### What this task involves
List all lines of the data containing the word "bodies".

# Available data start

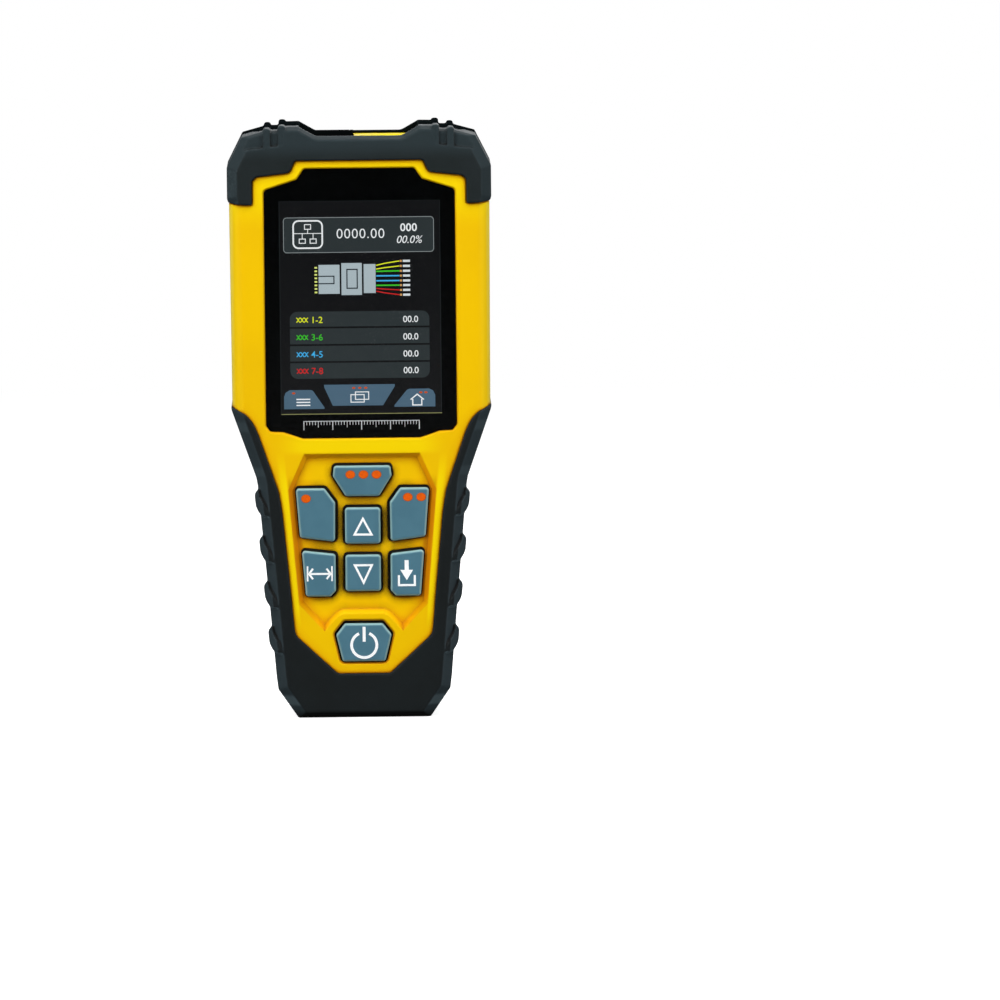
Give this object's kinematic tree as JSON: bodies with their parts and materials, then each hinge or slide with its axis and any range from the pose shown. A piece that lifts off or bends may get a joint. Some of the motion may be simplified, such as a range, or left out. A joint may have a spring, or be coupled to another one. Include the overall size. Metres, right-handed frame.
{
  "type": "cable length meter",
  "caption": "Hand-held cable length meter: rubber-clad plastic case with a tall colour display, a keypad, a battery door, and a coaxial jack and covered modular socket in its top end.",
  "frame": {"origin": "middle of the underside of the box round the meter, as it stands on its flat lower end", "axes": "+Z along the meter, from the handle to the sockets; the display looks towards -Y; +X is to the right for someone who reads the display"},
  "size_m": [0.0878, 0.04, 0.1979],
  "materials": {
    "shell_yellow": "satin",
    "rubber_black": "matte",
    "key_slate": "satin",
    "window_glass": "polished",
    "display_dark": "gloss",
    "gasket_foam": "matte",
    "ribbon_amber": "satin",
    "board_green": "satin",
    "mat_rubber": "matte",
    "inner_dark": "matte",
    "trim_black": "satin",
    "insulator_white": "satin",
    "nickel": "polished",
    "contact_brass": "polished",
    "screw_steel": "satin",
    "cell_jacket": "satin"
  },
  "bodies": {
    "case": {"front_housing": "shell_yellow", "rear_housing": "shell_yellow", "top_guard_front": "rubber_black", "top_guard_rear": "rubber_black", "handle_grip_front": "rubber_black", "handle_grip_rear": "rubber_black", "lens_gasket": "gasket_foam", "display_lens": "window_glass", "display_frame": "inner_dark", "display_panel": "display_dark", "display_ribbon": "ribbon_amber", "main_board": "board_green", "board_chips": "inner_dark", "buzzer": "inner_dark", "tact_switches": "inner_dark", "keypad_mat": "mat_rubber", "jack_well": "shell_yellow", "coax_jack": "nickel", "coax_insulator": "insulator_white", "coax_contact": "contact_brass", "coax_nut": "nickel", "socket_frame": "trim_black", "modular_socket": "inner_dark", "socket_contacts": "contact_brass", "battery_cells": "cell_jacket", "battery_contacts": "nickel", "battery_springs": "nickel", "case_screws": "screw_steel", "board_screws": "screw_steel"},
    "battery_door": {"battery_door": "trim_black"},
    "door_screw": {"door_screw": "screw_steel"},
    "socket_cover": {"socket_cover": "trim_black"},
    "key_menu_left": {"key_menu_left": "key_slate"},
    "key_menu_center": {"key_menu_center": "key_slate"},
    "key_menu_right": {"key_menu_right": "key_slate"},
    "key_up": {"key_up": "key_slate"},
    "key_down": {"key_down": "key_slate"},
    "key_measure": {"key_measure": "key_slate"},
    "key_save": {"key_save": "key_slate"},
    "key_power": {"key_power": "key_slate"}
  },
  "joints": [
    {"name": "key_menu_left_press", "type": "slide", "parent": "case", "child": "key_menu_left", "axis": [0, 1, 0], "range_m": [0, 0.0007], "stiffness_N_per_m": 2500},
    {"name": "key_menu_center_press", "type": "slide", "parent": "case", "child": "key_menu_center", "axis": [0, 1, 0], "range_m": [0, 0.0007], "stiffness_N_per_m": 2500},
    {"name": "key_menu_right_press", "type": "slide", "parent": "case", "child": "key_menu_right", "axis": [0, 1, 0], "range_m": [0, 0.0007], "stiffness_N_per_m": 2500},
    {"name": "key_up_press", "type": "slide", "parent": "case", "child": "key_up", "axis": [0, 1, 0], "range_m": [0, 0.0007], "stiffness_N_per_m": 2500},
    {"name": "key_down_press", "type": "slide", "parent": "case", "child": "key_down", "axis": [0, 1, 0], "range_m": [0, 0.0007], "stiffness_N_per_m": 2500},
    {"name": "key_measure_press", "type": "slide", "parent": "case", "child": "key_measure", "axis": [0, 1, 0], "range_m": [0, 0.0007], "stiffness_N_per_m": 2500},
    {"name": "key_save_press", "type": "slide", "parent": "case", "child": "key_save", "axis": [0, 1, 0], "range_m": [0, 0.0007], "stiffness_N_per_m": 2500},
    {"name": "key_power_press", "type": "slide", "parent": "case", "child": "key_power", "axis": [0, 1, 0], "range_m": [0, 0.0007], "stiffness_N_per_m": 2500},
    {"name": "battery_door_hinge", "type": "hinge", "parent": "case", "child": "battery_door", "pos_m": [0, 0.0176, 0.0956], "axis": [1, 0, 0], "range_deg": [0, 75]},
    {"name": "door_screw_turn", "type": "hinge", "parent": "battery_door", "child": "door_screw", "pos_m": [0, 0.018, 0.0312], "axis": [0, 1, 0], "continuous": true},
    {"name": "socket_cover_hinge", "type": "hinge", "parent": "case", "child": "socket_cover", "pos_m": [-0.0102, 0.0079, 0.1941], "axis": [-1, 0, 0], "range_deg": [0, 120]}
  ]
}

# Available data end

### Exercise output
Give this object's kinematic tree as JSON: bodies with their parts and materials, then each hinge or slide with its axis and any range from the pose shown. A piece that lifts off or bends may get a joint. Some of the motion may be simplified, such as a range, or left out. A joint may have a spring, or be coupled to another one. Include the overall size. Metres, right-handed frame.
  "bodies": {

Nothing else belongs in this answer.